Porém, os Autores nunca fixaram no imóvel qualquer letreiro a anunciar a intenção de o venderem, não colocaram estacas demarcando-o de futuros arruamentos, nem fizeram qualquer terraplanagem ou limpeza dos matos existentes, como seria razoável num assumir concreto de uma propriedade que não conseguiam registar.

Pelo contrário, por ordem dos Réus adquirentes do prédio, o terreno foi limpo do mato existente, após a celebração da escritura celebrada em 28 de Setembro de 1999.

Acresce que o prédio em causa permaneceu sempre conhecido das pessoas da região como pertencendo aos “Figurinos”, alcunha da família dos Réus.

Tal só pode significar, como bem decidiu a Relação, que os Autores, apesar de uma aparente posse inicial, jamais a prosseguiram através de prática de actos materiais à vista de toda a gente, tornando-a pública.

É que, se uma medição inicial do prédio, por ocasião da compra, e o requerer o registo poderiam conduzir à publicidade da posse, já os requerimentos à Câmara Municipal ou às Finanças para pagamento da sisa apenas se traduzem em actos burocráticos sem visibilidade, não sendo suficientemente bons para usucapir.

Poderá é ter ocorrido, num período de tempo muito limitado, logo após a celebração da primeira escritura de compra e venda, uma posse simultânea entre os Autores e os primitivos vendedores, sendo certo que estes últimos, sem descontinuidade, sempre foram reconhecidos pelas “pessoas da região” como proprietários ou, pelo menos, possuidores do prédio em questão, tendo-a recuperado logo após se terem esgotado os parcos indícios de posse por parte dos Autores.

Nesse sentido, como acima referimos, a alínea d) do n.º 1 do art. 1267º do CC, estabelece que o possuidor perde a posse pela posse de outrem, mesmo contra a vontade do antigo possuidor, se a nova posse tiver durado durante mais de um ano.

Aliás, será oportuno dizer ainda que, se, por força do disposto no n.º 2 do art. 1252º do CC, se presume o animus em quem tem o corpus, não existe preceito legal que preveja a situação inversa, ou seja, que se presume o corpus em quem apenas actua com animus.

Ora, mesmo que se entenda que os Autores sempre actuaram com o animus de serem os possuidores do prédio “T... N...”, há mais de 15 (quinze) anos que perderam o corpus, deixando de exercer qualquer poder de facto sobre o prédio em questão.

Por fim, embora o n.º 2 do art. 1257º do CC estabeleça que se presume que a posse continua em nome de quem a começou, tal presunção é ilidível, por ser tantum juris, e foi-o in casu, já que a posse dos Autores cessou logo após terem requerido o registo do prédio que adquiriram, por terem deixado de actuar de harmonia com o direito que deveriam ter exercido.
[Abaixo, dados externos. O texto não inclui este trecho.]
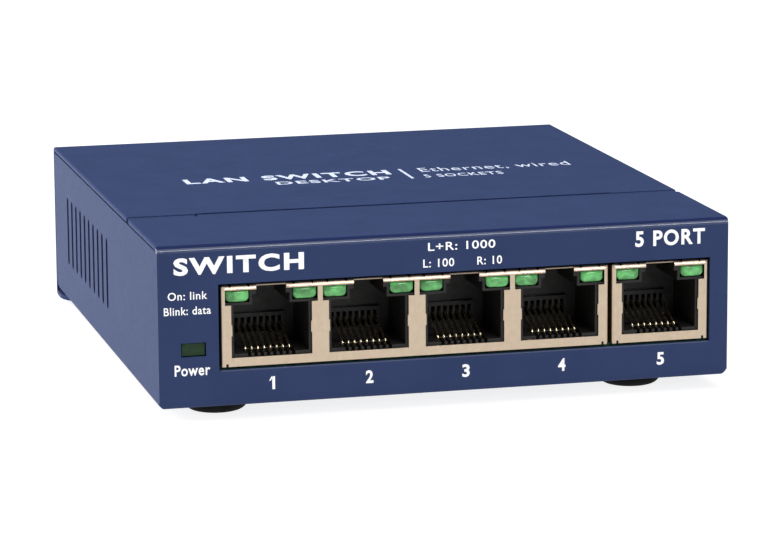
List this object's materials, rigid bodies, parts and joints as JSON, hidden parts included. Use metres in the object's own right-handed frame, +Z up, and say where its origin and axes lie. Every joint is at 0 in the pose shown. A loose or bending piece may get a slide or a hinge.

E cessou, de tal modo que, atempadamente, serviu para os primitivos vendedores e os seus sucessores terem recuperado essa posse, que prosseguiram como boa para usucapião, e que acabou por beneficiar terceiros que vieram a adquirir e registar o prédio em causa.

Tudo o mais que vem alegado pelos recorrentes fica prejudicado pela solução de Direito acolhida.

Nos termos expostos, nega-se a revista e confirma-se o acórdão recorrido.

Custas pelos recorrentes.

Lisboa, 21 de Outubro de 2010


Barreto Nunes (Relator)
Salreta Pereira
Orlando Afonso

______________________

(1) Nesta parte, seguimos de perto o acórdão uniformizador de jurisprudência do STJ de 14 de Maio de 1996, BMJ n.º 457, pp. 55-58.
(2) A Posse, n.º 37, Coimbra Editora, Antiga Livraria França & Arménio, pp. 199-208
(3) Estudo intitulado “O Actual Problema da Interpretação Jurídica”, publicado na Revista de Legislação e Jurisprudência, ano 118, p. 58.